↓

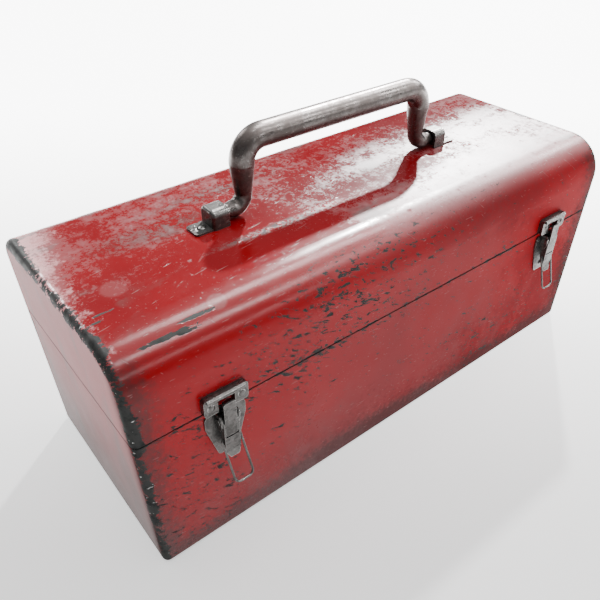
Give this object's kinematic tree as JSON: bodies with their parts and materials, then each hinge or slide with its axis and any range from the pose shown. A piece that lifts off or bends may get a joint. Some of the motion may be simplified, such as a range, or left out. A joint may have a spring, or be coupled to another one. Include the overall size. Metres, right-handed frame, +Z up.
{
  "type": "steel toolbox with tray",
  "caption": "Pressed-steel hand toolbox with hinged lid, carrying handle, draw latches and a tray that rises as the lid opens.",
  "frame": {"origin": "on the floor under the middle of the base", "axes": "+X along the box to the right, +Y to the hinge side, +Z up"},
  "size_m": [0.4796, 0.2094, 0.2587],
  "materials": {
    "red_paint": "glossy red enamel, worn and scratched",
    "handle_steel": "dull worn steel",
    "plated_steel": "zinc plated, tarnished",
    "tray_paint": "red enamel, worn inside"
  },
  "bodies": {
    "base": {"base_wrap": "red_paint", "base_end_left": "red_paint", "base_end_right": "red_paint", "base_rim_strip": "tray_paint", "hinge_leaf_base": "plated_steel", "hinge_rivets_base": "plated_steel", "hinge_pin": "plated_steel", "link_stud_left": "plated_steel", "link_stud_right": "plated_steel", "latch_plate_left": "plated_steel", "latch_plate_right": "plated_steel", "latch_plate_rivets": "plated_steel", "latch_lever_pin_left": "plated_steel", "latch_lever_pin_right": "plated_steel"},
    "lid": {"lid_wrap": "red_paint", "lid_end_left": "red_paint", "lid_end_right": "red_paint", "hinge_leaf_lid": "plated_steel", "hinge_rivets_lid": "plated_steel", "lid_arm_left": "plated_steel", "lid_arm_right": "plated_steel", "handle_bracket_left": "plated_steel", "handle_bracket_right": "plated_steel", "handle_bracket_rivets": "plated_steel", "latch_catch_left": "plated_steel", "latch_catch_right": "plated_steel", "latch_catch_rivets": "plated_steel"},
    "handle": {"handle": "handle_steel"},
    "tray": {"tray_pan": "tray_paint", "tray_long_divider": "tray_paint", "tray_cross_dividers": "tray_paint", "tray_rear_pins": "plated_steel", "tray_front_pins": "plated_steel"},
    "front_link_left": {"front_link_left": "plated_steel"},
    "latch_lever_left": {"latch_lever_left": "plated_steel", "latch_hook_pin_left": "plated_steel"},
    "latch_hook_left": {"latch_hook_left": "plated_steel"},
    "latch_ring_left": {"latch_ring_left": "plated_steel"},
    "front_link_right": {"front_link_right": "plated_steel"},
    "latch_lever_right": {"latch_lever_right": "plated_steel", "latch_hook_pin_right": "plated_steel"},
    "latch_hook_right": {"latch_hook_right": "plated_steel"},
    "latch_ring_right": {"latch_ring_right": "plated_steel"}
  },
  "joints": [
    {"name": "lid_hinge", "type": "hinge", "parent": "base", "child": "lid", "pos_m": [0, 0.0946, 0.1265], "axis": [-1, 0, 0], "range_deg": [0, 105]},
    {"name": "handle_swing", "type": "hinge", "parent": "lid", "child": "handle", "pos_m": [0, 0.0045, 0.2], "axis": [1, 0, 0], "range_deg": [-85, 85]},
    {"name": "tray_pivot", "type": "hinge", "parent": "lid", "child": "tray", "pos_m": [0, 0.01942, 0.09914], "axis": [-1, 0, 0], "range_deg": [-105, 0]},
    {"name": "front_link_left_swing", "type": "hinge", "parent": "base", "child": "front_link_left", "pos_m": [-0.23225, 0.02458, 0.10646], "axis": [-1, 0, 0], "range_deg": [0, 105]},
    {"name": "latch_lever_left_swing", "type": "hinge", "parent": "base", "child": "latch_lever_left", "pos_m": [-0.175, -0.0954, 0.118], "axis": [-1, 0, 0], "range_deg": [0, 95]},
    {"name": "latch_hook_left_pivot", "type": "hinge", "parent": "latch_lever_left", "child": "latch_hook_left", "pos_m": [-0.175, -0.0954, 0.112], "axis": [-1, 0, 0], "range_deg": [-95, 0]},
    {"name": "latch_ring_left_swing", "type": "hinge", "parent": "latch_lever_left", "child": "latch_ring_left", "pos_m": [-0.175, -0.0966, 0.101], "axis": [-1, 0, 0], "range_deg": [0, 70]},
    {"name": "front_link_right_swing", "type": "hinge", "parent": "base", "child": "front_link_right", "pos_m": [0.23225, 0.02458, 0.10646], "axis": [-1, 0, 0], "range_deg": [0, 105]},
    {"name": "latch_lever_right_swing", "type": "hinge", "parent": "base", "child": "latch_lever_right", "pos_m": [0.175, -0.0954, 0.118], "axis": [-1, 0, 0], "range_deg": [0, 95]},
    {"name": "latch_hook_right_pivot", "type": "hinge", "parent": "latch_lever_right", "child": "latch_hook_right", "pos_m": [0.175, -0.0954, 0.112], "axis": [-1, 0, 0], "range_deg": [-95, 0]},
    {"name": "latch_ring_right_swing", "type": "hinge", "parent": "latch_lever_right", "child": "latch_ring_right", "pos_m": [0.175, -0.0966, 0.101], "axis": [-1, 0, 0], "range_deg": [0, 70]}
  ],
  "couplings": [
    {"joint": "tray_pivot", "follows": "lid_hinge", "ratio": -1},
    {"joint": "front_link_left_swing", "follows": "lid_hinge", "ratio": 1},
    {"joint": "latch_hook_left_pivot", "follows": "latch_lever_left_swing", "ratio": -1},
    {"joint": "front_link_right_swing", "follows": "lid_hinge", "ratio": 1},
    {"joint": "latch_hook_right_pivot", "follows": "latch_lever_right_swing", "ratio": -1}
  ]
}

↑

• Direction: Extract each line of the material exactly as it stands.

• Solution for this problem:
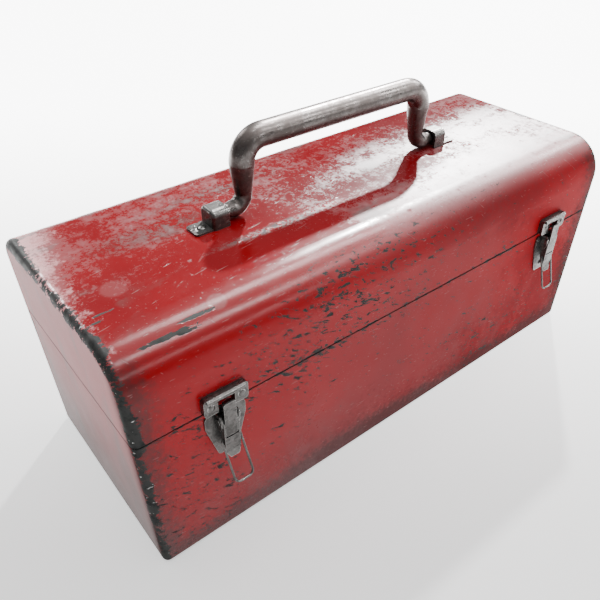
Give this object's kinematic tree as JSON: bodies with their parts and materials, then each hinge or slide with its axis and any range from the pose shown. A piece that lifts off or bends may get a joint. Some of the motion may be simplified, such as a range, or left out. A joint may have a spring, or be coupled to another one. Include the overall size. Metres, right-handed frame, +Z up.
{
  "type": "steel toolbox with tray",
  "caption": "Pressed-steel hand toolbox with hinged lid, carrying handle, draw latches and a tray that rises as the lid opens.",
  "frame": {"origin": "on the floor under the middle of the base", "axes": "+X along the box to the right, +Y to the hinge side, +Z up"},
  "size_m": [0.4796, 0.2094, 0.2587],
  "materials": {
    "red_paint": "glossy red enamel, worn and scratched",
    "handle_steel": "dull worn steel",
    "plated_steel": "zinc plated, tarnished",
    "tray_paint": "red enamel, worn inside"
  },
  "bodies": {
    "base": {"base_wrap": "red_paint", "base_end_left": "red_paint", "base_end_right": "red_paint", "base_rim_strip": "tray_paint", "hinge_leaf_base": "plated_steel", "hinge_rivets_base": "plated_steel", "hinge_pin": "plated_steel", "link_stud_left": "plated_steel", "link_stud_right": "plated_steel", "latch_plate_left": "plated_steel", "latch_plate_right": "plated_steel", "latch_plate_rivets": "plated_steel", "latch_lever_pin_left": "plated_steel", "latch_lever_pin_right": "plated_steel"},
    "lid": {"lid_wrap": "red_paint", "lid_end_left": "red_paint", "lid_end_right": "red_paint", "hinge_leaf_lid": "plated_steel", "hinge_rivets_lid": "plated_steel", "lid_arm_left": "plated_steel", "lid_arm_right": "plated_steel", "handle_bracket_left": "plated_steel", "handle_bracket_right": "plated_steel", "handle_bracket_rivets": "plated_steel", "latch_catch_left": "plated_steel", "latch_catch_right": "plated_steel", "latch_catch_rivets": "plated_steel"},
    "handle": {"handle": "handle_steel"},
    "tray": {"tray_pan": "tray_paint", "tray_long_divider": "tray_paint", "tray_cross_dividers": "tray_paint", "tray_rear_pins": "plated_steel", "tray_front_pins": "plated_steel"},
    "front_link_left": {"front_link_left": "plated_steel"},
    "latch_lever_left": {"latch_lever_left": "plated_steel", "latch_hook_pin_left": "plated_steel"},
    "latch_hook_left": {"latch_hook_left": "plated_steel"},
    "latch_ring_left": {"latch_ring_left": "plated_steel"},
    "front_link_right": {"front_link_right": "plated_steel"},
    "latch_lever_right": {"latch_lever_right": "plated_steel", "latch_hook_pin_right": "plated_steel"},
    "latch_hook_right": {"latch_hook_right": "plated_steel"},
    "latch_ring_right": {"latch_ring_right": "plated_steel"}
  },
  "joints": [
    {"name": "lid_hinge", "type": "hinge", "parent": "base", "child": "lid", "pos_m": [0, 0.0946, 0.1265], "axis": [-1, 0, 0], "range_deg": [0, 105]},
    {"name": "handle_swing", "type": "hinge", "parent": "lid", "child": "handle", "pos_m": [0, 0.0045, 0.2], "axis": [1, 0, 0], "range_deg": [-85, 85]},
    {"name": "tray_pivot", "type": "hinge", "parent": "lid", "child": "tray", "pos_m": [0, 0.01942, 0.09914], "axis": [-1, 0, 0], "range_deg": [-105, 0]},
    {"name": "front_link_left_swing", "type": "hinge", "parent": "base", "child": "front_link_left", "pos_m": [-0.23225, 0.02458, 0.10646], "axis": [-1, 0, 0], "range_deg": [0, 105]},
    {"name": "latch_lever_left_swing", "type": "hinge", "parent": "base", "child": "latch_lever_left", "pos_m": [-0.175, -0.0954, 0.118], "axis": [-1, 0, 0], "range_deg": [0, 95]},
    {"name": "latch_hook_left_pivot", "type": "hinge", "parent": "latch_lever_left", "child": "latch_hook_left", "pos_m": [-0.175, -0.0954, 0.112], "axis": [-1, 0, 0], "range_deg": [-95, 0]},
    {"name": "latch_ring_left_swing", "type": "hinge", "parent": "latch_lever_left", "child": "latch_ring_left", "pos_m": [-0.175, -0.0966, 0.101], "axis": [-1, 0, 0], "range_deg": [0, 70]},
    {"name": "front_link_right_swing", "type": "hinge", "parent": "base", "child": "front_link_right", "pos_m": [0.23225, 0.02458, 0.10646], "axis": [-1, 0, 0], "range_deg": [0, 105]},
    {"name": "latch_lever_right_swing", "type": "hinge", "parent": "base", "child": "latch_lever_right", "pos_m": [0.175, -0.0954, 0.118], "axis": [-1, 0, 0], "range_deg": [0, 95]},
    {"name": "latch_hook_right_pivot", "type": "hinge", "parent": "latch_lever_right", "child": "latch_hook_right", "pos_m": [0.175, -0.0954, 0.112], "axis": [-1, 0, 0], "range_deg": [-95, 0]},
    {"name": "latch_ring_right_swing", "type": "hinge", "parent": "latch_lever_right", "child": "latch_ring_right", "pos_m": [0.175, -0.0966, 0.101], "axis": [-1, 0, 0], "range_deg": [0, 70]}
  ],
  "couplings": [
    {"joint": "tray_pivot", "follows": "lid_hinge", "ratio": -1},
    {"joint": "front_link_left_swing", "follows": "lid_hinge", "ratio": 1},
    {"joint": "latch_hook_left_pivot", "follows": "latch_lever_left_swing", "ratio": -1},
    {"joint": "front_link_right_swing", "follows": "lid_hinge", "ratio": 1},
    {"joint": "latch_hook_right_pivot", "follows": "latch_lever_right_swing", "ratio": -1}
  ]
}